そして最新モデルの魅力について、以下のように続けた。「私は長年、足の"抜け感"に悩んできたんです。それが原因でトレーニングが中断したり、質の高い練習ができなくなったりしてて。ついに7年前に現役を引退したわけですが、そのときにこのシューズがあれば……。これを持って7年前にタイムスリップしたいくらいです。GEL-KAYANO30を履くと足が矯正されます。だから、私ももう少し長く現役を続けられたんじゃないだろうか。そのくらい安定感がありますよ」。
トップアスリートでも綺麗なフォームで走れる人は多くない、と野口さん。記録を狙う人も、ジョギングのときに矯正の意味合いも兼ねて履くと良いのではないか、とアピールした。
編集部でも、実際に試走する機会を得た。

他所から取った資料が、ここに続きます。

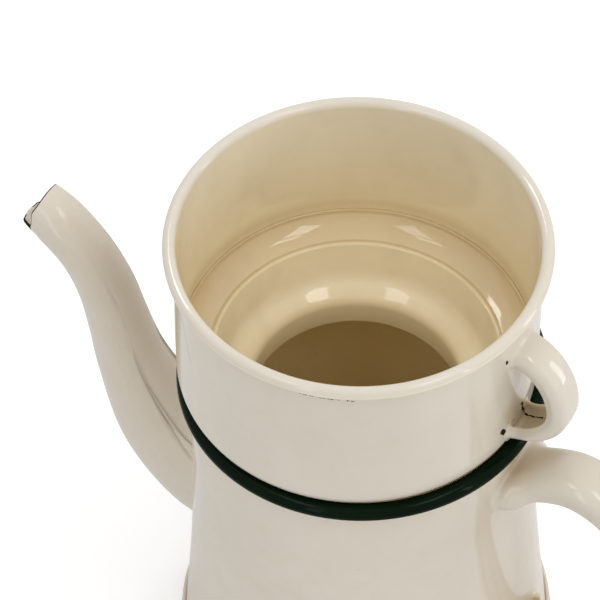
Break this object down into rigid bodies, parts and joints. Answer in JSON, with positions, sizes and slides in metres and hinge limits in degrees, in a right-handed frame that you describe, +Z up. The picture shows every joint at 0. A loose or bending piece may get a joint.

手に持つと、軽量で走りやすそうな印象(男性用は27cm片足で約303g、女性用は25cm片足で約263g)。履いてみると、なるほど柔らかさがある。そこで少し走ってみると、ピュアゲルの弾力を足の裏で感じた。これなら軽快に足も上がる。結果、代々木公園のショートラン(1.2km)を気持ちよく疾走した。今回試走した距離は短かったものの、長距離走時に足元から支えてくれる安定感のようなものも想像できた。ビギナーからアスリートまで、幅広いランナーにニーズのあるシューズに仕上がっていると感じた。